Friday, 14 November 2014

Downhill Chance


   Donna Morrissey grew up in Newfoundland.  She now lives in Halifax but I have heard her speak and she has kept her Newfoundland expressions and dialect.  There is a lovely lilt to her voice and she is blunt and real and fun.

   Her first book, "Kit's Law" was written in 1999 and won several awards.
   I loved that book!  It was about three generations of women in Newfoundland. When Nan, the grandmother died, Kit was left with her retarded mother.  Kit was fourteen and it was interesting to read about the different reactions in the community to a retarded mother raising a teenager.
   The minister wanted Kit moved to an orphanage, but the doctor helped them stay in their home together.  Sid, the minister's son, was very kind and caring to Kit and her mother.  He helped out in useful ways, like chopping wood for them.  In fact, Sid witnessed a murder and took the blame.  Shine, a moonshine runner, had attempted to rape Kit and her mother Josie killed Shine with an axe.  Sid took the blame and was sent to jail.  When he had served his sentence, he married Kit.  Happy ever after?  Not quite.  Sid discovered that he was Kit's brother.  Whoops!

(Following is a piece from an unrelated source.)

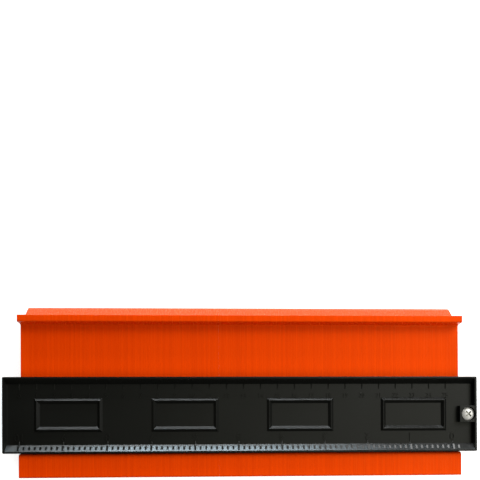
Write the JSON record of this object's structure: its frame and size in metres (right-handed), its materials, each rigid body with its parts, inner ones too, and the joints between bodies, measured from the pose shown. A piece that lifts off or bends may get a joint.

That means that the minister.....
   Well, it was a fascinating story and I loved it when I read it in 2004. 
   Ten years later, I got around to reading her second book, "Downhill Chance".  What a disappointment!  The dialect is so strong that it ruins the story.  The sentences are awkward and confusing.  I suppose that some isolated communities did use that awkward grammar, but my friend who also grew up in Newfoundland has always used the English language perfectly.  Perhaps an expression or two thrown into the book would have been fun but constant use of the dialect was bothersome.
   The novel was long and did not keep my interest.
   This book was written in 2002 and Donna has published three more books since then.  Will I continue to read this author?  Probably not, but I will always wonder what I'm missing.

1 comment:

  1. Betty, I am so sorry about your loss (note you left at my blog). I can imagine, but only partially. I have two adult children, and a mom thinks about these possibilities. (My son currently lives halfway around the world from me, and it is hard on me. when I don't hear from him, I worry.) I hope you find some books that are very helpful.